INSTRUCTION: All of the data needs to be repeated exactly.

○ ○ ○ ○

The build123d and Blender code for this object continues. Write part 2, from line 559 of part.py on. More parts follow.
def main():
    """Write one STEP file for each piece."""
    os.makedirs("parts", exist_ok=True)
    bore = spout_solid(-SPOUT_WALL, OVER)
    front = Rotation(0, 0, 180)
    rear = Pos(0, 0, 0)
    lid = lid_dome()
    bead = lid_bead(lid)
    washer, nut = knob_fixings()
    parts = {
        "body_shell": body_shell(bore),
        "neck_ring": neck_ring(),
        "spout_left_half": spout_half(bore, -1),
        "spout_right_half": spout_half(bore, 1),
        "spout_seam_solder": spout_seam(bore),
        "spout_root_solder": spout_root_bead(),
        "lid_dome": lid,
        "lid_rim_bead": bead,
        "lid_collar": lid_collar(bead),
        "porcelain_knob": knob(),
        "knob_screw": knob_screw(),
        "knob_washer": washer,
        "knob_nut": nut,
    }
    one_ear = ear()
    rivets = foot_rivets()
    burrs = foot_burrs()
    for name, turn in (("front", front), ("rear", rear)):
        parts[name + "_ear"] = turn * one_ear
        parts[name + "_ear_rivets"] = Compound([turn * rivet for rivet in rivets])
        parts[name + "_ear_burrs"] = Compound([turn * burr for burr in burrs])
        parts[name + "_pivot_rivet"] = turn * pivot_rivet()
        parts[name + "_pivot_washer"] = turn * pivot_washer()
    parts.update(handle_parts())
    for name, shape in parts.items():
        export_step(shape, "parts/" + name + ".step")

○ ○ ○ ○

FULL SOLUTION:
The build123d and Blender code for this object continues. Write part 2, from line 559 of part.py on. More parts follow.
def main():
    """Write one STEP file for each piece."""
    os.makedirs("parts", exist_ok=True)
    bore = spout_solid(-SPOUT_WALL, OVER)
    front = Rotation(0, 0, 180)
    rear = Pos(0, 0, 0)
    lid = lid_dome()
    bead = lid_bead(lid)
    washer, nut = knob_fixings()
    parts = {
        "body_shell": body_shell(bore),
        "neck_ring": neck_ring(),
        "spout_left_half": spout_half(bore, -1),
        "spout_right_half": spout_half(bore, 1),
        "spout_seam_solder": spout_seam(bore),
        "spout_root_solder": spout_root_bead(),
        "lid_dome": lid,
        "lid_rim_bead": bead,
        "lid_collar": lid_collar(bead),
        "porcelain_knob": knob(),
        "knob_screw": knob_screw(),
        "knob_washer": washer,
        "knob_nut": nut,
    }
    one_ear = ear()
    rivets = foot_rivets()
    burrs = foot_burrs()
    for name, turn in (("front", front), ("rear", rear)):
        parts[name + "_ear"] = turn * one_ear
        parts[name + "_ear_rivets"] = Compound([turn * rivet for rivet in rivets])
        parts[name + "_ear_burrs"] = Compound([turn * burr for burr in burrs])
        parts[name + "_pivot_rivet"] = turn * pivot_rivet()
        parts[name + "_pivot_washer"] = turn * pivot_washer()
    parts.update(handle_parts())
    for name, shape in parts.items():
        export_step(shape, "parts/" + name + ".step")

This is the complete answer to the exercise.